When working with small children, bodily functions are unavoidable. Be it rediscovering the hilarity of a fart with a room of 5 year olds, or the constant exposure to pee and poop when working with toddlers (thankfully diaper changes are handled by my classroom assistants) there is no avoiding the messier side of the human body. When I started, the majority of my children were still in diapers. Now the majority (not the vast majority, but a lot more than at the beginning) have been toilet trained and will get up in class, clutch themselves in the relevant places and shout “PEEPEE!” Whereupon they will get rushed out, stripped from the waist down, and thrust against a urinal/onto a tiny toilet. Sometimes they put the pants back on afterwards, sometimes not. I havent established why redressing their nether parts is optional. This process of potty training has not been without hitch. The attempt to potty train Nolan has, at last check, been aborted. I don’t think it lasted longer than a week, because the poor kid kept appearing by me or my c.a and making a helpless noise, gesturing to the pee that drenched his pants and trickled onto the floor. At one point he was going through three pairs of pants… Not three pairs a day, but three pairs in my class, which is 90 minutes long. Eventually, after this had happened for the third time and Nolan was in his final pair of pants, his upbeat spirit gave out.

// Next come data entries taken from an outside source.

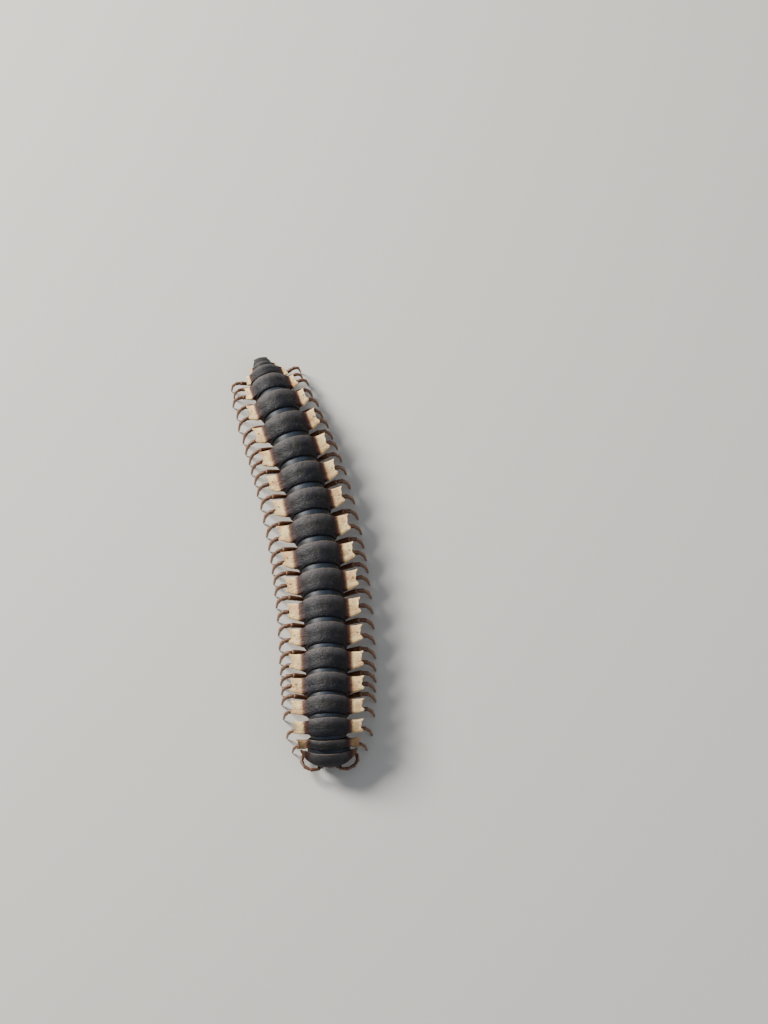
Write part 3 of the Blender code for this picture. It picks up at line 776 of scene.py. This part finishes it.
def roughen(piece, grain_depth, wrinkle_depth=0.0):
    """Presses the grain in and raises the wrinkles, in millimetres."""
    for texture, depth, level in ((grain, -grain_depth, 0.35), (wrinkle, wrinkle_depth, 0.5)):
        settings = {"texture": texture, "texture_coords": "LOCAL", "mid_level": level}
        if depth:
            modify(piece, "DISPLACE", strength=depth, **settings)


for ring in range(FIRST_RING, LAST_RING + 1):
    made = copy_of(dome, f"ring_dome_{ring:02d}")
    set_points(made, laid(fitted(points_of(dome), ring)))
    store(made, "front", HEAD_TINT * math.exp(-(ring - FIRST_RING) / HEAD_TINT_REACH))
    roughen(made, grain_depth=0.05, wrinkle_depth=0.12)
    finish_piece(made, ring_skin, "dorsum", f"ring_{ring:02d}")
    collar = copy_of(band, f"band_{ring:02d}")
    places = fitted(points_of(band), ring)
    if ring == FIRST_RING:
        places[:, 0] *= NAPE_BREADTH
        nape = RIMS[ring] - NAPE_START
        places[:, 1] -= NAPE_SLIDE * ramp(places[:, 1], nape, nape - 0.5)
    finish_piece(set_points(collar, laid(places)), band_skin, "prozonites")
print("rings laid")

# %% [markdown]
# ### Pores
#
# The glands of eleven rings open on the keels, each through a small raised ring with a dark middle. A
# torus and a flattened ball make one. It is set on the keel of the pattern ring, and follows each ring
# by the same fitting and laying as the keels.

# %% Pores
PORE_RINGS = (5, 7, 9, 10, 12, 13, 15, 16, 17, 18, 19)
PORE_OUT, PORE_ALONG = 5.55, -1.55
PORE_RADIUS, PORE_RIM, PORE_DEPTH = 0.13, 0.06, 0.045

mouth = ellipsoid("pore", (0, 0, 0), (PORE_RADIUS, PORE_RADIUS, PORE_DEPTH), 14, 8)
store(mouth, "keel", 0.20)
pore = torus("pore", PORE_RADIUS, PORE_RIM, 20, 8)
store(pore, "keel", 1.0)
pore = join("pore", [pore, mouth])
keel_points = points_of(dome)
near_pore = np.hypot(keel_points[:, 0] - PORE_OUT, keel_points[:, 1] - PORE_ALONG) < 0.25
pore_height = keel_points[near_pore, 2].max() + 0.02
for ring in PORE_RINGS:
    for side in (-1, 1):
        made = copy_of(pore, f"pore_{ring:02d}")
        places = points_of(made) + (side * PORE_OUT, PORE_ALONG, pore_height)
        finish_piece(set_points(made, laid(fitted(places, ring))), ring_skin, "paranota")
for pattern in (dome, band, pore):
    bpy.data.objects.remove(pattern)
print("pores on", len(PORE_RINGS), "rings")

# %% [markdown]
# ## One article for every limb
#
# A leg or a feeler is a chain of tubes. Each is narrow where it hangs in the one before, widest
# near its far end, and rounded off there. The tube is turned once, at a length and radius of 1, and
# copied for every article of the 62 legs and both feelers. So are the claw and the hip's collar.

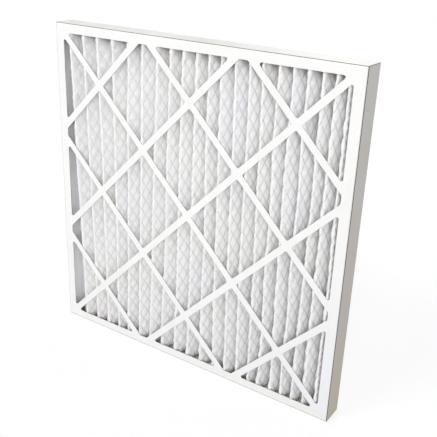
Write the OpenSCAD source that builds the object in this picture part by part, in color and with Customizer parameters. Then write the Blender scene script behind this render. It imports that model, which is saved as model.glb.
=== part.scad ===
// Pleated panel air filter, 24 x 24 x 2 inch trade size.
// Two die-cut board trays nest face to face round one pleated pack of media, which an
// expanded-metal grid keeps open. It stands on its bottom edge, air-leaving face to -Y.

/* [Frame] */
// Outside width of the frame
frame_w = 594; // [400:1:620]
// Outside height of the frame
frame_h = 594; // [400:1:620]
// Outside depth of the frame, face to face
frame_d = 44.5; // [36:0.5:100]
// Thickness of the die-cut board
board_t = 0.8; // [0.5:0.1:1.2]
// Outside radius of a folded edge of the board
fold_r = 1.4; // [1.3:0.1:2.5]
// How far the outer tray's cut edges stop short of the front face
edge_recess = 1.4; // [0:0.1:2]
// Slit between the outer tray's walls at each corner
corner_slit = 0.3; // [0.2:0.1:1]

/* [Corner tabs of the inner tray] */
// Length of a tab along its wall
tab_len = 32; // [15:1:60]
// How much narrower a tab gets towards its free end, on each edge
tab_taper = 5; // [0:1:8]
// Distance from a tab to the tray's face and to the wall's cut edge
tab_margin = 2; // [1.5:0.5:4]

/* [Die-cut faces] */
// Width of the border down the two sides of each face
border_w = 18.5; // [12:0.5:30]
// Width of the border along the top and the bottom of each face
border_h = 16.5; // [12:0.5:30]
// How far inside the frame's sides the pattern of straps ends
strap_inset = 3; // [0:0.5:10]
// Width of the diagonal straps
strap_w = 12; // [8:0.5:20]
// Number of crossed squares along each side
squares = 3; // [2:1:4]
// Radius in the corners of the cut-outs
cut_r = 3; // [1:0.5:4]

/* [Pleat pack] */
// Number of folds that reach the front face
pleat_count = 21; // [12:1:24]
// First front fold from the frame's left edge, at mid-height
first_fold = 39; // [30:1:50]
// Last front fold from the frame's right edge, at mid-height
last_fold = 25; // [20:1:40]
// Last pitch between folds as a share of the first pitch
pitch_ratio = 0.66; // [0.6:0.01:1]
// Most that a fold leans sideways at its top and bottom ends
lean = 9; // [0:0.5:9]
// Folds in one wave of the lean, from one side to the other and back
lean_wave = 13; // [10:1:20]
// Thickness of the filter media
media_t = 2; // [1:0.1:2]
// Thickness of the expanded-metal grid
grid_t = 0.6; // [0.4:0.1:0.6]
// Radius of a front fold, where media and grid meet
front_fold_r = 2.6; // [2.3:0.1:3]
// Radius of a back fold, where media and grid meet
back_fold_r = 1; // [0.8:0.1:1.5]
// Gap between the front face's board and the free ends of the pack's side legs
leg_gap = 1; // [0.5:0.5:3]

/* [Adhesive and clearances] */
// Thickness of the adhesive under the ends of the pleats
end_glue_t = 1.5; // [0.8:0.1:3]
// Distance from an adhesive bead to the board of the two faces
glue_margin = 1; // [0.5:0.5:3]
// Clearance between pieces that are glued or that bear on each other
seat_gap = 0.1; // [0.05:0.05:0.2]

/* [Hidden] */

eps = 1;                                             // how far a cut runs past what it cuts
fold_steps = 4;                                      // flats in the fold of a tray's edge
corner_steps = 4;                                    // flats in the round corner of a cut-out
bend_steps = 3;                                      // flats in a fold of the pack

y_front = -frame_d / 2;                              // outside of the front face
y_back = frame_d / 2;                                // outside of the back face
y_front_in = y_front + board_t;                      // inside of the front face
y_back_in = y_back - board_t;                        // inside of the back face

fold_inside_r = fold_r - board_t;                    // inside radius of a folded edge
inner_d = frame_d - board_t - fold_inside_r;         // depth of the inner tray, clear of that fold
inner_w = frame_w - 2 * (board_t + seat_gap);        // outside width of the inner tray
inner_h = frame_h - 2 * (board_t + seat_gap);        // outside height of the inner tray
z_low = board_t + seat_gap;                          // lowest point of the inner tray
clear_w = inner_w - 2 * board_t;                     // width between the inner tray's walls
z_floor = z_low + board_t;                           // inside of the inner tray's bottom wall
z_ceiling = frame_h - z_floor;                       // inside of the inner tray's top wall

cell_w = (frame_w - 2 * strap_inset) / squares;      // one crossed square of straps
cell_h = frame_h / squares;
strap_reach = strap_w / 2 * norm([cell_w, cell_h]);
open_w = cell_w / 2 - strap_reach / cell_h;          // half the width that four straps leave open
open_h = cell_h / 2 - strap_reach / cell_w;          // half the height that they leave open

side_glue_t = board_t - seat_gap;          // the side beads are level with the corner tabs
z_pack_low = z_floor + 2 * seat_gap + end_glue_t;    // lower ends of the pleats
z_pack_high = z_ceiling - 2 * seat_gap - end_glue_t; // upper ends of the pleats

// The pack is laid out on the surface where the media and the grid are bonded together.
bond_front_y = y_front_in + seat_gap + grid_t + seat_gap / 2;
bond_back_y = y_back_in - seat_gap - media_t - seat_gap / 2;
leg_x = clear_w / 2 - board_t - seat_gap - media_t - seat_gap / 2;
leg_front_y = y_front_in + leg_gap;

fold_span = frame_w - first_fold - last_fold;
taper = (1 - pitch_ratio) / (1 + pitch_ratio);

function unit(v) = v / norm(v);

// Points round one corner b of a convex outline that turns anticlockwise through a, b, c.
function round_corner(a, b, c, r, n) =
    let(to_a = unit(a - b), to_c = unit(c - b),
        half = acos(to_a * to_c) / 2,
        centre = b + unit(to_a + to_c) * r / sin(half),
        start = b + to_a * r / tan(half) - centre,
        from = atan2(start[1], start[0]),
        sweep = 180 - 2 * half)
    [for (i = [0:n]) centre + r * [cos(from + sweep * i / n), sin(from + sweep * i / n)]];

function rounded(points, r, n) =
    let(last = len(points) - 1)
    [for (i = [0:last])
        each round_corner(points[i == 0 ? last : i - 1], points[i],
                          points[i == last ? 0 : i + 1], r, n)];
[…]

The pants were too large for him, and kept falling down, leaving his tiny buttocks exposed to the elements. He broke down, and helplessly wept, climbing onto my knee and clinging to me for dear life. There is nothing more heartbreaking than a kid who keeps wetting himself.

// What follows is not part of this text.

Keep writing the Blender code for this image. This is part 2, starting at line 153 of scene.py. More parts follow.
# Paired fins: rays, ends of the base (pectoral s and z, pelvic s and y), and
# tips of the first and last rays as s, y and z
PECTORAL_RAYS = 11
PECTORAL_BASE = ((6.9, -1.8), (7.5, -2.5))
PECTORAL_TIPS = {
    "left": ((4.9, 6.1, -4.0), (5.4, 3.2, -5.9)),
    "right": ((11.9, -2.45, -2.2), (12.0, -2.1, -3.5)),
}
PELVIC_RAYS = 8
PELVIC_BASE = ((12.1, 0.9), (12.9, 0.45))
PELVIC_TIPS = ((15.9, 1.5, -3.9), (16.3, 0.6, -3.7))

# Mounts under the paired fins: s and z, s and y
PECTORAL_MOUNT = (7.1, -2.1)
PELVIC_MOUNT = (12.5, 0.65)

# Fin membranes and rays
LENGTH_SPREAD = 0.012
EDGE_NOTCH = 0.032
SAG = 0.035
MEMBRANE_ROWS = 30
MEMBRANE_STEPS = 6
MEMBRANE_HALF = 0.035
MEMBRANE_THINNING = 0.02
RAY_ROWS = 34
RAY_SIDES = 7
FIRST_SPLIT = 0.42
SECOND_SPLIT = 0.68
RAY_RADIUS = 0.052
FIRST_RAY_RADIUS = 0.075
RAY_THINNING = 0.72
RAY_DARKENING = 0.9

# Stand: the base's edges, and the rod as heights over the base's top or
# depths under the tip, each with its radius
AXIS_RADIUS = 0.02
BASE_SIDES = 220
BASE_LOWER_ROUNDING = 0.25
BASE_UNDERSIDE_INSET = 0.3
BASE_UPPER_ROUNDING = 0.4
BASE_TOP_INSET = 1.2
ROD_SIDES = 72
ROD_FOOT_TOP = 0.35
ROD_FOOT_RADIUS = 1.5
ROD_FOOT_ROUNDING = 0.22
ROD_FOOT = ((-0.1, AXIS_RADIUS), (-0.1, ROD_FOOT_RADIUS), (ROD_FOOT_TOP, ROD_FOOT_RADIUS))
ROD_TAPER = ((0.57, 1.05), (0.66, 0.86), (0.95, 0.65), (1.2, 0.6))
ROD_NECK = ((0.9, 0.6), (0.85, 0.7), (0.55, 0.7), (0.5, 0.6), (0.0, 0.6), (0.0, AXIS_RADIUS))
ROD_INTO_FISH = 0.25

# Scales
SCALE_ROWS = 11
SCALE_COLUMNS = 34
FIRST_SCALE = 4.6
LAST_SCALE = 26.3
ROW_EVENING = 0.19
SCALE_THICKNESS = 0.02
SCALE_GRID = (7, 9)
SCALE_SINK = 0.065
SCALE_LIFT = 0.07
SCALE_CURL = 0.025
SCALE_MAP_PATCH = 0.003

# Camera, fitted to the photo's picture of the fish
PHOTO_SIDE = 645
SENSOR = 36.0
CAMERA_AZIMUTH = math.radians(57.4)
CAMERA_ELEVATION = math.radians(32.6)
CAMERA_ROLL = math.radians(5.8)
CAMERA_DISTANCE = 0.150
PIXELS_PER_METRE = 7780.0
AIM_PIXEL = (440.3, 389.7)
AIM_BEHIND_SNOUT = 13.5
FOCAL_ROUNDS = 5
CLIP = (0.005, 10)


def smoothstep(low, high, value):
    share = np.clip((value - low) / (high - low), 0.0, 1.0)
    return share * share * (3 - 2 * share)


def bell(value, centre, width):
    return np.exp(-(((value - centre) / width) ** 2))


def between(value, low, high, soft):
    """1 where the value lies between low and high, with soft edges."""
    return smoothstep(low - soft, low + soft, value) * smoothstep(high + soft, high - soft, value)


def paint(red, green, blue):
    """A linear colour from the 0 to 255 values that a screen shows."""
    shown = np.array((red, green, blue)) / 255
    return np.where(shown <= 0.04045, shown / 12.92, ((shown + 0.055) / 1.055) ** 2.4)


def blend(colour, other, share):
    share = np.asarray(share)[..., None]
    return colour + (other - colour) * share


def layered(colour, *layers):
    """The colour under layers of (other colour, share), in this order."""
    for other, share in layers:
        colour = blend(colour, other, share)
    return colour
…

Sometimes, wetting of pants can provide more hilarious results. Joon, one of my three Korean toddlers, trotted up to me during our Monday play session where I turn them loose to run off their Monday morning steam. He gestured to his pants, which were soaked, and I handed him over to Rachel for a change. So far so good but, I realised, the puddle was nowhere to be seen. Where was the scene of the crime? The mystery was soon solved when I heard “Laoshi, laoshi!!” (Teacher, teacher) being shouted from the play house. When I looked through the door, four of my toddlers were trapped inside by a pee puddle that neatly spread from one side of the doorway to the other, completely trapping them inside.

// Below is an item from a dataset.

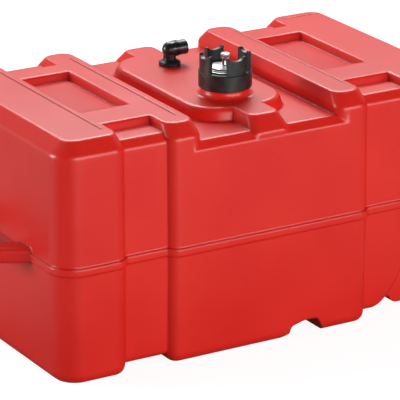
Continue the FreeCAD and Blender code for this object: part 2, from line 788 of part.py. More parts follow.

The final pee tale is one of gender defiance. Sofia (2 again) is my shyest, sweetest girl who spent an entire month being terrified of me and fleeing behind the nearest Taiwanese person whenever I approached, sometimes literally thrashing across the floor for more speed. Fear has now turned into a sort of awed reverence, and she follows me around, shows me her nail polish, and the other day stood watching me write communication books and kissing every one. Sweet. Anyway, I was standing in the bathroom one day when I saw her pull her diaper and panties down. I assumed she was preparing for a pit stop on the toilet, and for some reason didn’t think to question it when she walked towards the urinal instead. It was only when she hiked up her dress and executed an expert hip-thrust forwards that I clued onto what was going on. Clearly, she had watched many a boy use the urinal and she wanted to see what all the fuss was about. Not having the right equipment be damned! she thought. It would have been an admirable gender barrier protest, but she hadn’t hitched her skirt up far enough, and instead of hitting the urinal she just, like so many of these stories, soaked herself. I could have stopped things, I know I could, but I was standing laughing. It wasn’t my finest moment as a caregiver.